We are all guinea pigs
The genetically modified organisms issue has increased my awareness as a food technologist and nutritionist. What many critics of GMO labeling overlook is that this alteration of our food supply was made without public awareness and understanding.
As a nutrition educator, I believe a lot of the GMO hysteria is based on the audacity of corporate behemoths to fund and perpetuate, at any cost, a technology that cannot currently be monitored. American consumers were left uninformed and naive, while their European counterparts took a stand against having “fish genes added to their tomatoes so they could withstand cold temperatures better.” U.S. consumers believed USDA and FDA were monitoring the food supply. Europeans showed Americans they were only interested in food prices and not food quality.
There is no turning back the clock in biotechnology. I doubt that potatoes, corn, and wheat exist in the U.S. that have not had biotechnology alterations during the past decade. That means human health, animal well being, and environmental quality have all been impacted by genetically modified organisms already.
Over the past 50 years, the American food industry has expanded, while consumers know less and less about food production and preparation. Trust was established in light of this ignorance. Food safety defined by the scientific community is based on acceptable risk.

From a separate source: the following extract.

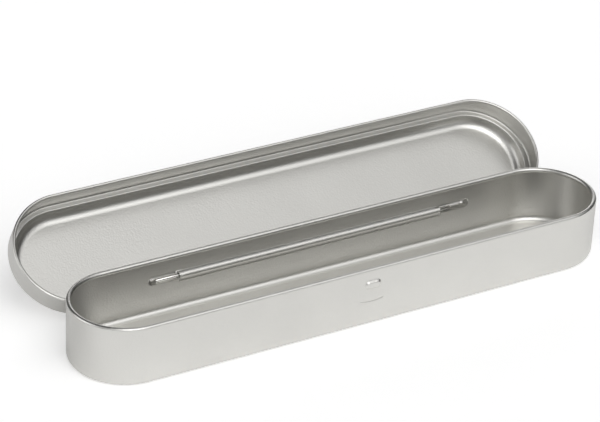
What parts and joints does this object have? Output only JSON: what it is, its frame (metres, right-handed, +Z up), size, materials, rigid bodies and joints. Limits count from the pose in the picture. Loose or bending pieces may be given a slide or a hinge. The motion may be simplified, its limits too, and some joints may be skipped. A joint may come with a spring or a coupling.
{
  "type": "pencil tin",
  "caption": "Long shallow metal tin with round ends: a drawn tray and a stepped lid that swings on a wire hinge along the rear wall and snaps shut over a bump.",
  "frame": {"origin": "centre of the ring that the tray stands on, on the resting plane", "axes": "+X along the tin, +Y from the front towards the hinge, +Z up; the lid stands open at rest"},
  "size_m": [0.1992, 0.077, 0.0315],
  "materials": {
    "tray_tinplate": "satin tinplate, bare",
    "lid_tinplate": "satin tinplate, bare",
    "wire_steel": "bright drawn wire"
  },
  "bodies": {
    "tray": {"tray": "tray_tinplate"},
    "lid": {"lid": "lid_tinplate", "hinge_wire": "wire_steel"}
  },
  "joints": [
    {"name": "lid_hinge", "type": "hinge", "parent": "tray", "child": "lid", "pos_m": [0, 0.0192, 0.0119], "axis": [1, 0, 0], "range_deg": [0, 148]}
  ]
}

Consumers view food safety based on individual illness or injury caused from ingesting the food. It is possible for biotechnology to produce potentially hazardous foods. Food sensitivities to peanuts, nuts, and fish are well documented in the medical literature. Inserting these proteins into foods without an exhaustive safety review and adequate product labeling could possibly result in death to some individuals.
We are all guinea pigs in the GMO study. Our rights of informed consent were violated by Monsanto and Novartis years ago, when these foods first began infiltrating into our food supply. The best American consumers can hope for in minimizing exposure to GMOs is product labeling like I found in the Falkland Islands last February. If consumers 1,000 miles from Antarctica can select non-GMO products, Americans should certainly be able to get their foods properly labeled.
—Betty Wedman-St Louis, St. Petersburg, Fla.